Wednesday, October 27, 2010

look what the wind blew...out

 I know many people experience it after having a baby, but this is my first time.  Turns out I feel much less casual about it when it is happening to me...my hair is falling out like autumn leaves.

it is almost easier to see in this blurry photo that Suvi took for me.  along both sides and at the nape my hair is so very thin.  I've never even seen it like this on my clients.  Usually it's more like breakage.  In my thin spots it feel like baby hair, or peach fuzz.
Suvi took this one too.  I'm surprised how affected I am by my hair loss. 


And yes, it did take me 10 days to come up with this (she smirks). Actually, my mixed emotions and hitches and critical thinking (not the creative kind) all came to a head the other night and I had myself some tears. And spoke some words. Received some hugs and reassuring words. It is good for me to be married and living life with the guy that I am married and living life with.  His instinct and comfort level is to give a person space if he sees them feeling blue.  My instinct is to try not to ask for help.  This pairing is so Minnesotan.  But when I can whisper the faintest "I'm sad" I am absolutely met with clear, true...assurance. Friendship. Love.

In case anyone is lonesome for my baby, here he is!
Sweet love of loves!!


Thursday, September 30, 2010

oh the pressure.

"...what we're trying to do is grow the economy..." blah blah blah. Hey, folks.  Guess what Ima do. Ima 'bout ta calla spade a spade. This political rhetoric is absolute freaking horse shit. Hear that EVERYBODY?  Yeah, that's right.  I said it.  All y'all on the television, in the internets, on the radio, in my salon, at the gas station, at fireworks and Costco, spreading alla your BAloney are full of HORSE.Shit.  I feel like my head is going to explode.  I can't wait to vote and get it over with.

AND, I don't want to hear about any more bullying, stalking, suicide, child abuse, domestic abuse, forclosures, unemployment, illness, co-dependency, entitlement.  I am feeling so very sensitive this week, and I am seriously saturated.  I can't bear to hear one more horrid thing.
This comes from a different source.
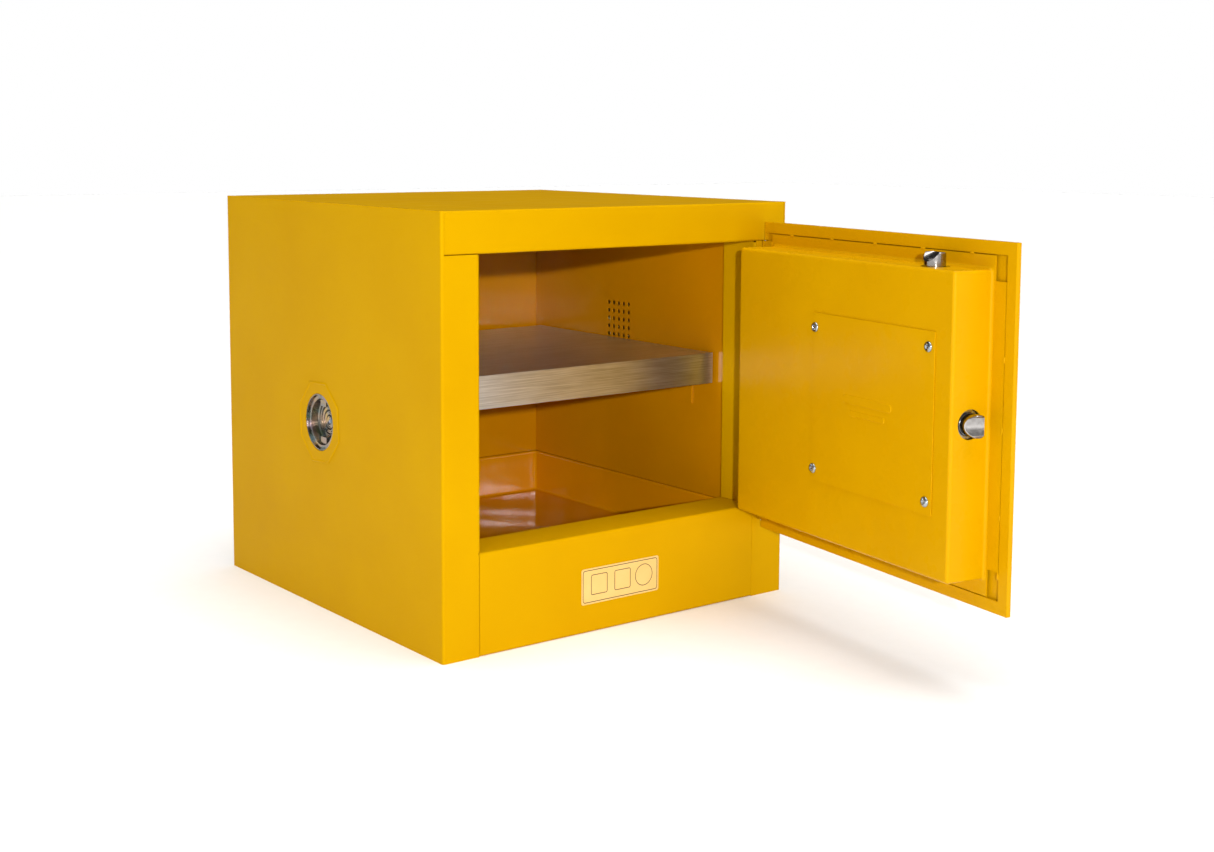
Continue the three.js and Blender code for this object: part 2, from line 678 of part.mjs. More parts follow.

Good GRIEF!  Isn't there anything good happening in this dog pile of a country we live in?  Guess what, Republicans, Democrats, and pot-smokers, none of you are the One with the Answer.  And another thing.  Yes.  There is a line.  There is a line that says, the things on this side are acceptable, and sometimes, some folks cross the dang line.  Know what that means? Sometimes some people are wrong.  And that is okay.  It is completely acceptable for me to say that somethings are wrong, and unacceptable, and...not even right.  Sheesh.  I'm just trying to enjoy my little children, my hottie husband, the new shoes he just forked over a huge wad of cash for, and my bangs.

(this may be the scariest photo of me i've ever seen. thank suvi)
Alright? ALRIGHT???!

That's what I thought. Punk.  Now take your stinkin' entitled over-opinionated under-experienced biased self to a coffee shop and RE-stinkin'-lax.  Honestly.  Lets do some breathing together. 
Deep, long, cleansing breath in.......and shuuuuuuuuuuuuuuuuuuhhhhhh, calming exhale.
Good thoughts innnn..............and downers, negativity out.
One more sure, steady, freeing inhaaaaaale, and releasssssssssssssssssssse it all.

Now, can we discuss dress patterns?  Apples?  a winning sports team?  a 62nd wedding anniversary?  a perfect found item?
Please spread your personal happy surprise with me.  Reach a goal?  Do something new?  I want to hear about it.
our strange neighbor used to have expensive cars.
now he rides a bike, and, apparently, a wagon.

some food is just yummy and i will eat it.

my baby is cute. period.

a secret moment i shouldn't share, but i will. because i am so in love with this dude.

another suvi pic

Word.

Monday, September 27, 2010

cool water

we spent an hour or so at the park this morning.  we actually got out of the house by 10:30. i dropped a bill in the mail and then one at city hall--i like to have running water and garbage collection. it is a glorious day, and just couldn't go home after our short errands.  we went over to the park.  i love this park--there is sand in the small kids play area, and fun climbing and sliding in the bigger kids area.  we had it all to ourselves.  i know it is good for the kids to meet new little friends, but i am so much more relaxed if i don't have to worry about some strange little urchin pushing my precious darlings off the slide or coating all the hand-holds with the dreaded peanut butter.  i can hold the baby and not my breath.  so it is sunny, and a little breezy, they leaves are changing...this is my kind of monday.
pulling away from Oak Hill, i felt so refreshed.  i usually do feel good after spending some time outside, but this was almost tangible.  like a cool drink on a hot day.  the cobwebs have been dusted from my little head (really, it is on the large side, but compared to the whole of the world, i see it as my little head. {"head. pants. now." i do love mike myers.})  so time with friends refreshed my heart (as does a date night, like last night was), spending time out of the house with the kids playing together so sweetly refreshes my mind.  oh, and the huge relief of money coming in at just the right time eases my breath. what. a.day!!!
suvi has learned to love being behind the lens. (thanks A LOT deanna. ha!)